Object data in JSON
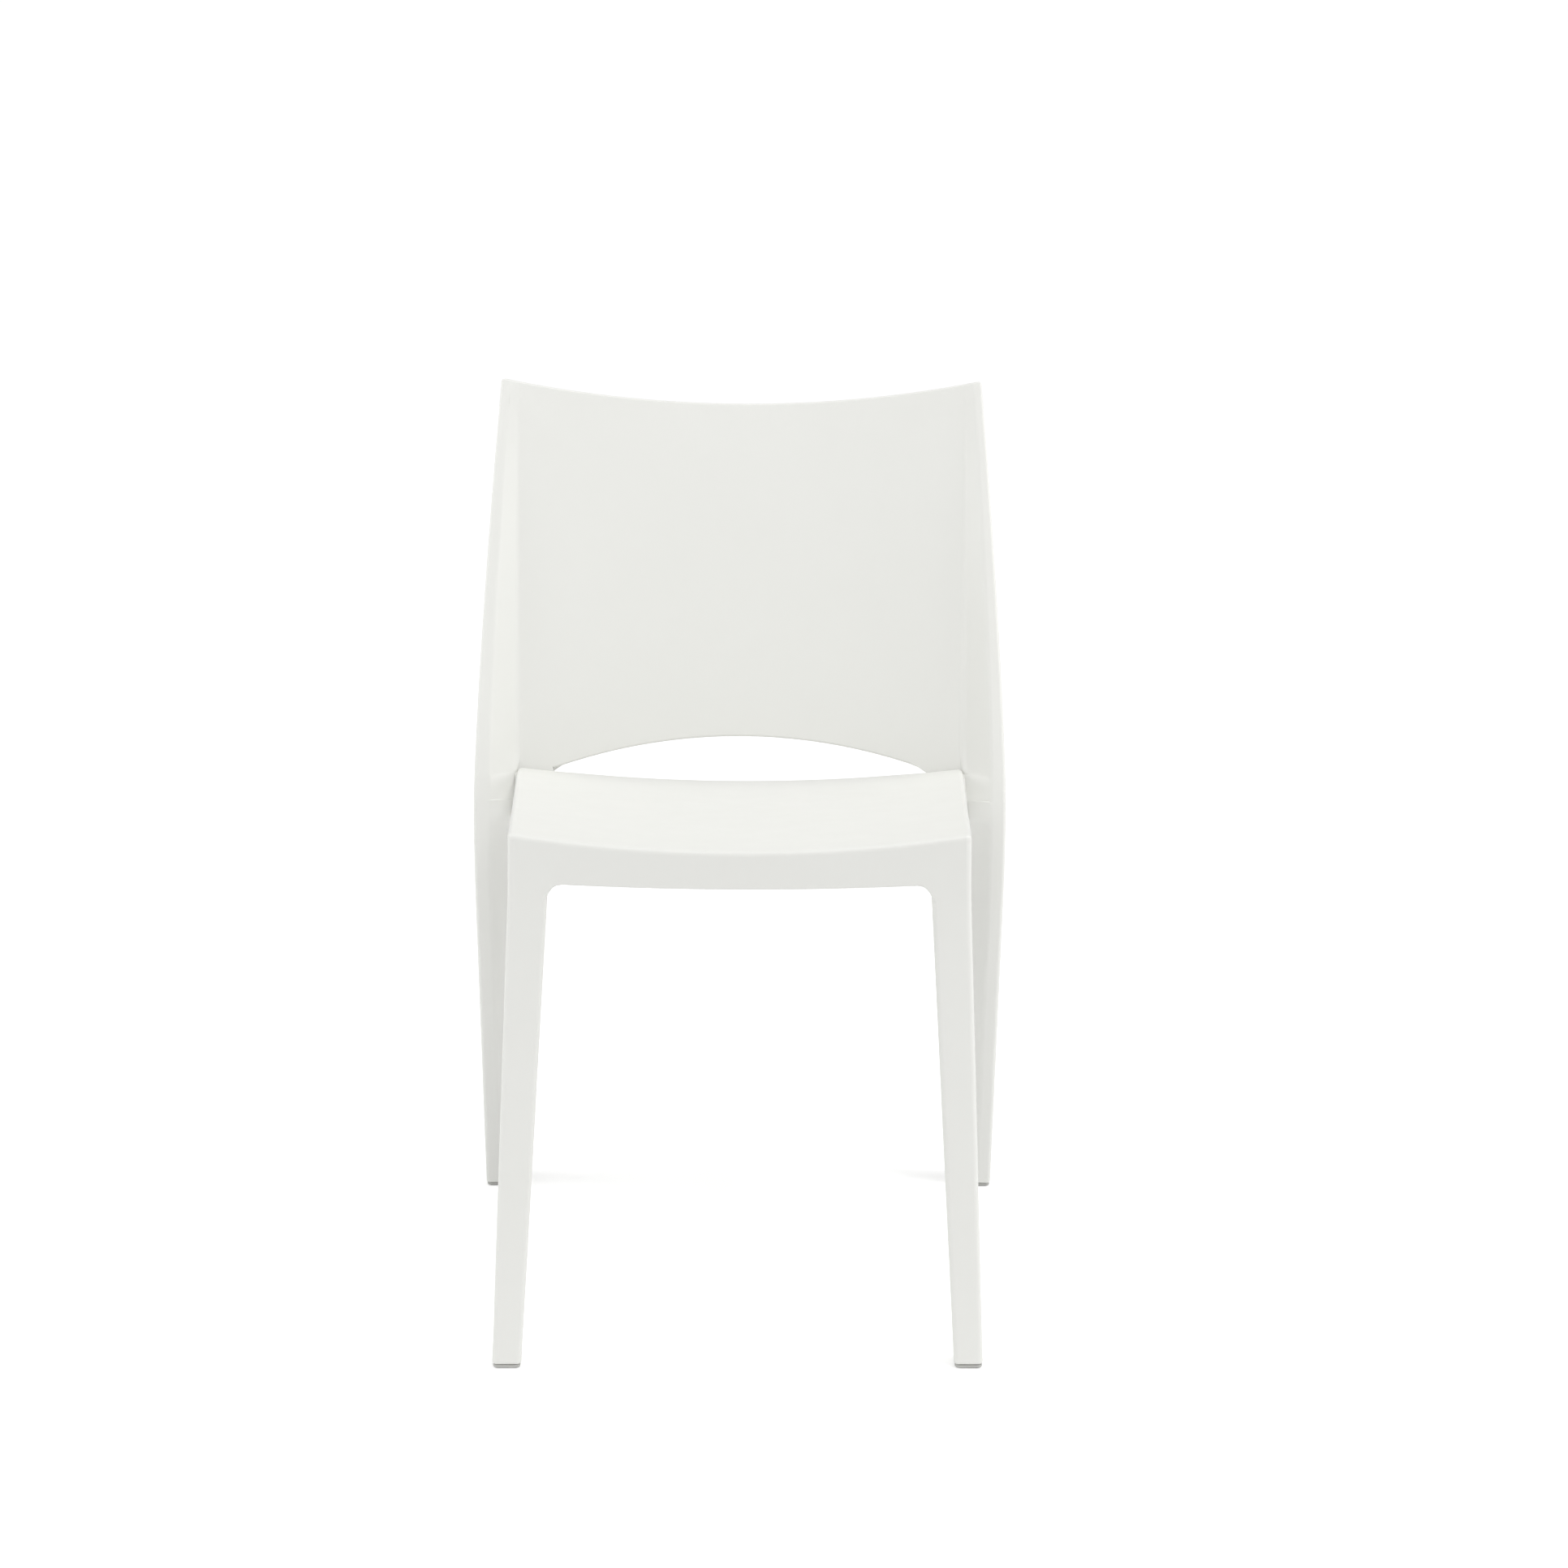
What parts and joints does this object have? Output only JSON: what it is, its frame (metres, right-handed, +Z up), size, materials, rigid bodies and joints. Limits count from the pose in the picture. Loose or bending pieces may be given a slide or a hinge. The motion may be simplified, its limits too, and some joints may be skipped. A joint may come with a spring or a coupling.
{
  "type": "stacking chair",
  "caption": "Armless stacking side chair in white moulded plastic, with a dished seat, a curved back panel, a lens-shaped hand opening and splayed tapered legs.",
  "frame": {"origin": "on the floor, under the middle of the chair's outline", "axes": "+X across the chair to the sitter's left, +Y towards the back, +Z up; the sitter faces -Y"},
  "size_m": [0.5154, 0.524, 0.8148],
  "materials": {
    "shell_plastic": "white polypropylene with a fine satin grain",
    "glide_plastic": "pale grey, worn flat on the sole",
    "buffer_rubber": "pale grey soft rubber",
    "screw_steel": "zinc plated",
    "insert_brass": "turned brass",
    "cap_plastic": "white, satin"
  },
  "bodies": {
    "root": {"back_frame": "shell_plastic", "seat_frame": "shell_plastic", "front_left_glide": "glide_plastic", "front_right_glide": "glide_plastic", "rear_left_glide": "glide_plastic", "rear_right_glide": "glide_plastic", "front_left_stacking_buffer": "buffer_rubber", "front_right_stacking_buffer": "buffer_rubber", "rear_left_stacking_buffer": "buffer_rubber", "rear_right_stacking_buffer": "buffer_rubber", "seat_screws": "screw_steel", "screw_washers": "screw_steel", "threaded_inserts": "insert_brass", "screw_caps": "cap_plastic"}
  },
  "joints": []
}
* * *
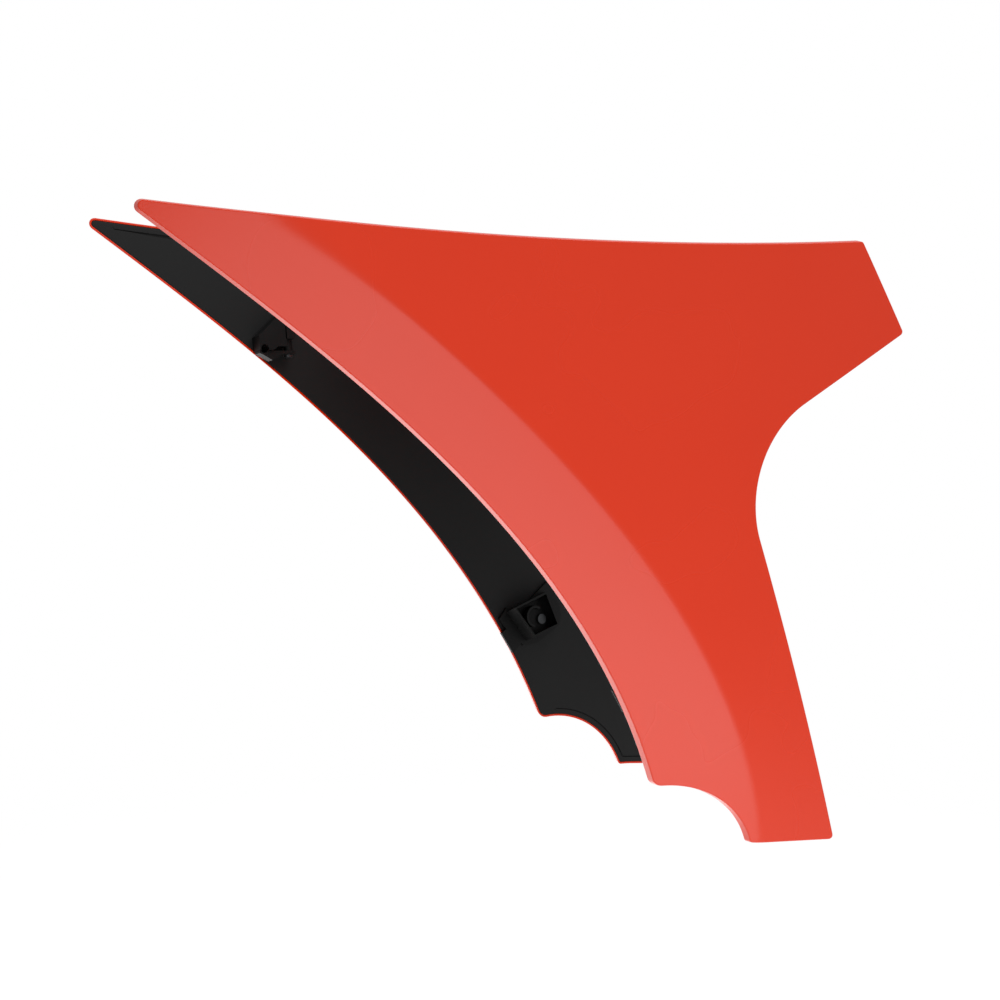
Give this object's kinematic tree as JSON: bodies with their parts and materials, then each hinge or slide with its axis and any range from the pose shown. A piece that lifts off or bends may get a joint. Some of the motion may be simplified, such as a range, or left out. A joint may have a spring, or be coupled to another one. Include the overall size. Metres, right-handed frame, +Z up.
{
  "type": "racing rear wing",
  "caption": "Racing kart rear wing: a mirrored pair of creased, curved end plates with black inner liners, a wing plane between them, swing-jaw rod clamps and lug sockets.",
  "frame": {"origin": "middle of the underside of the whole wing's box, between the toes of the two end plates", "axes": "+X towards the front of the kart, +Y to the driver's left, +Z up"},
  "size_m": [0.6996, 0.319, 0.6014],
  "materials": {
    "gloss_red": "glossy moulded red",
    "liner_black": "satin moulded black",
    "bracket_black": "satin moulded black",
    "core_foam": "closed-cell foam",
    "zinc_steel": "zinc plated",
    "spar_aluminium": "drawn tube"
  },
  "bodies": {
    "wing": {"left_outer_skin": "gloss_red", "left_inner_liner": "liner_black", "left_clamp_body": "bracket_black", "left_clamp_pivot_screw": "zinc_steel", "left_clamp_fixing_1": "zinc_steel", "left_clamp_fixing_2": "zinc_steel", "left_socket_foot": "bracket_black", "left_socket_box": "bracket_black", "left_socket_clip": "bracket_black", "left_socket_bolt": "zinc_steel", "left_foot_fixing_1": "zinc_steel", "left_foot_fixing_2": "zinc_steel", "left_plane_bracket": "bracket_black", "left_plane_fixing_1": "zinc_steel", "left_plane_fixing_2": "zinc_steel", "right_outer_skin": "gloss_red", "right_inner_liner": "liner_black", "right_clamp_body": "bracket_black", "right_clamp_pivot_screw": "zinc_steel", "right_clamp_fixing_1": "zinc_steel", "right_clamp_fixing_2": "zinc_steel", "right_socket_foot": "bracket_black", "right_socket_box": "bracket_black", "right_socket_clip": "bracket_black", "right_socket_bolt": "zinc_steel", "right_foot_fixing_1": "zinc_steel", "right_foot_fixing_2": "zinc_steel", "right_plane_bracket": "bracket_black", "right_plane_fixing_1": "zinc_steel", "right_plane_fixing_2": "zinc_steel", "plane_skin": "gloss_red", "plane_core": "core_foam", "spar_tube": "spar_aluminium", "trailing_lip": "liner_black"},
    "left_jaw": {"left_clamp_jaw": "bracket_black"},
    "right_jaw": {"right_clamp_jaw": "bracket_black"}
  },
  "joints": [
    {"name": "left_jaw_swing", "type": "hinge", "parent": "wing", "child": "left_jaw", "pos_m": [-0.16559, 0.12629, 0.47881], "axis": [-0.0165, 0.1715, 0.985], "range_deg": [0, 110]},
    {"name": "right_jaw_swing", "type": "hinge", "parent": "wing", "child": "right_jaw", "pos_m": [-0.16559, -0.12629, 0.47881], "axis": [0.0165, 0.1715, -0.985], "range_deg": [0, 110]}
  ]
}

▶ [WRITTEN INSTRUCTION]: Only lines that contain the word "joints" are wanted; copy each of them.

▶ [SOLUTION FOR THIS TASK]:
What parts and joints does this object have? Output only JSON: what it is, its frame (metres, right-handed, +Z up), size, materials, rigid bodies and joints. Limits count from the pose in the picture. Loose or bending pieces may be given a slide or a hinge. The motion may be simplified, its limits too, and some joints may be skipped. A joint may come with a spring or a coupling.
  "joints": []
  "joints": [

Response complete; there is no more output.